* START *
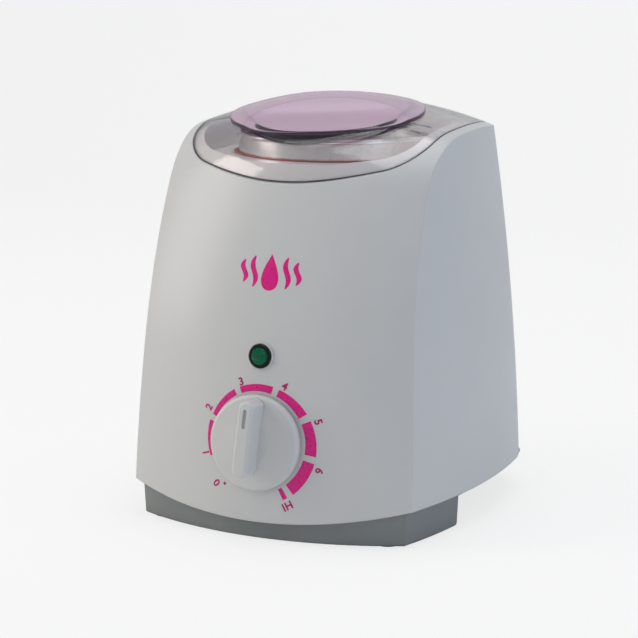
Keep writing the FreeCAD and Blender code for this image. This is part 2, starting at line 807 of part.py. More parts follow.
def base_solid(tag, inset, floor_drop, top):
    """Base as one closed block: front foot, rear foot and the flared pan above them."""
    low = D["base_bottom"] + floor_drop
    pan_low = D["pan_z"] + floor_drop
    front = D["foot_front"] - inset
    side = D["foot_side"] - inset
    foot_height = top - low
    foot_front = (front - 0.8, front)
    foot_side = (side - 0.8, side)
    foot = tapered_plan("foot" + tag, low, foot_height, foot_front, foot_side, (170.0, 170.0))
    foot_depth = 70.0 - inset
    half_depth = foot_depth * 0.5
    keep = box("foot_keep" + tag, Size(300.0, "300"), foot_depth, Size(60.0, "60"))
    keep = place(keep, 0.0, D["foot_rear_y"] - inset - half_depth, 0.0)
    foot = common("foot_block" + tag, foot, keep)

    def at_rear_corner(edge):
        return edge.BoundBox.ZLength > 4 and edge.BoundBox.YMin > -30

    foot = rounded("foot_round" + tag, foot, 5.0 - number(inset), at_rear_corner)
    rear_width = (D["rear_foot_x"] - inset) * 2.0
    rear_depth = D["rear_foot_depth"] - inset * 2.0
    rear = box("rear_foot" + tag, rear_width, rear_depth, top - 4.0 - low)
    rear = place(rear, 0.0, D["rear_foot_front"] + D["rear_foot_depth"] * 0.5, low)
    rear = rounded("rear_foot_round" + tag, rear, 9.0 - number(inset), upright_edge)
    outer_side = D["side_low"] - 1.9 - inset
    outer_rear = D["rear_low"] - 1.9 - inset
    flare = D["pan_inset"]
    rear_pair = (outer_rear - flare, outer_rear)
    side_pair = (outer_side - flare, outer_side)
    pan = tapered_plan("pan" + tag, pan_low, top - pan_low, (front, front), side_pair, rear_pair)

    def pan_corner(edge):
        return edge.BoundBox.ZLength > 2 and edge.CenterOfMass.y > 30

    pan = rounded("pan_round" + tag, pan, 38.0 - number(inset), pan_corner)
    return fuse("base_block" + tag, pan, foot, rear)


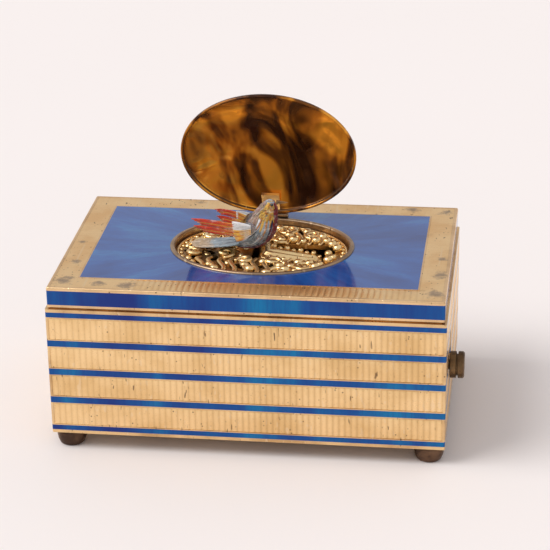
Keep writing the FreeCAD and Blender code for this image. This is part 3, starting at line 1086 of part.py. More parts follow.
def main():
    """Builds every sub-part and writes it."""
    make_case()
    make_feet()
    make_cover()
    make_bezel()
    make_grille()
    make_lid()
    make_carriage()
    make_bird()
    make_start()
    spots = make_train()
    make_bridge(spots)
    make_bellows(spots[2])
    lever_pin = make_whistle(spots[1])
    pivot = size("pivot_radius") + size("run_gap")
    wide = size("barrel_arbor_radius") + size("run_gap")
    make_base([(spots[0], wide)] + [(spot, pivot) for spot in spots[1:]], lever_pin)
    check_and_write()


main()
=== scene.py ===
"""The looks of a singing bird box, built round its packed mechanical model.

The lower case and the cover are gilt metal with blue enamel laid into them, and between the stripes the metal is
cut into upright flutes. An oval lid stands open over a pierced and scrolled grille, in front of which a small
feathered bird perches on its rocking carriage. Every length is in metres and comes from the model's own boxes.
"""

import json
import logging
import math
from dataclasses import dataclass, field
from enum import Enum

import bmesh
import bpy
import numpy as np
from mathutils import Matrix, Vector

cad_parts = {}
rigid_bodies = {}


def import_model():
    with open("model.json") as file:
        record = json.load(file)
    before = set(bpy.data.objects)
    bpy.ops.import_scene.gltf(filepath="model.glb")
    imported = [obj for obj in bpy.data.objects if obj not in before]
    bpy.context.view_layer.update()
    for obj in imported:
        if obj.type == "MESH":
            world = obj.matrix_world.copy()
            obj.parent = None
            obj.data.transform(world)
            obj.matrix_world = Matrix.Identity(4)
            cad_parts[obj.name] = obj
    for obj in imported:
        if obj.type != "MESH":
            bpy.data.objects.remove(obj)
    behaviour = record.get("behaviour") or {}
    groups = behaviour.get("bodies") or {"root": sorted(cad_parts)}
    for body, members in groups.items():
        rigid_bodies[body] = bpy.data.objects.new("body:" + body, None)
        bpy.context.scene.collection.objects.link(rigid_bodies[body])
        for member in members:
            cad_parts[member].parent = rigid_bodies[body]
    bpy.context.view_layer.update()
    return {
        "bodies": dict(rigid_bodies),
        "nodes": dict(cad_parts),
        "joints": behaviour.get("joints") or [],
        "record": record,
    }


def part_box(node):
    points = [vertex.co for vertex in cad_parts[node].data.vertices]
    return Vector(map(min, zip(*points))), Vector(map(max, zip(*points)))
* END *
DIRECTIONS FOR THIS TASK —
Above are the lines; repeat exactly the ones from the line containing "lever_pin = make_whistle(spots[1])" down to the line containing "for body, members", both inclusive.

FINISHED ANSWER —
    lever_pin = make_whistle(spots[1])
    pivot = size("pivot_radius") + size("run_gap")
    wide = size("barrel_arbor_radius") + size("run_gap")
    make_base([(spots[0], wide)] + [(spot, pivot) for spot in spots[1:]], lever_pin)
    check_and_write()


main()
=== scene.py ===
"""The looks of a singing bird box, built round its packed mechanical model.

The lower case and the cover are gilt metal with blue enamel laid into them, and between the stripes the metal is
cut into upright flutes. An oval lid stands open over a pierced and scrolled grille, in front of which a small
feathered bird perches on its rocking carriage. Every length is in metres and comes from the model's own boxes.
"""

import json
import logging
import math
from dataclasses import dataclass, field
from enum import Enum

import bmesh
import bpy
import numpy as np
from mathutils import Matrix, Vector

cad_parts = {}
rigid_bodies = {}


def import_model():
    with open("model.json") as file:
        record = json.load(file)
    before = set(bpy.data.objects)
    bpy.ops.import_scene.gltf(filepath="model.glb")
    imported = [obj for obj in bpy.data.objects if obj not in before]
    bpy.context.view_layer.update()
    for obj in imported:
        if obj.type == "MESH":
            world = obj.matrix_world.copy()
            obj.parent = None
            obj.data.transform(world)
            obj.matrix_world = Matrix.Identity(4)
            cad_parts[obj.name] = obj
    for obj in imported:
        if obj.type != "MESH":
            bpy.data.objects.remove(obj)
    behaviour = record.get("behaviour") or {}
    groups = behaviour.get("bodies") or {"root": sorted(cad_parts)}
    for body, members in groups.items():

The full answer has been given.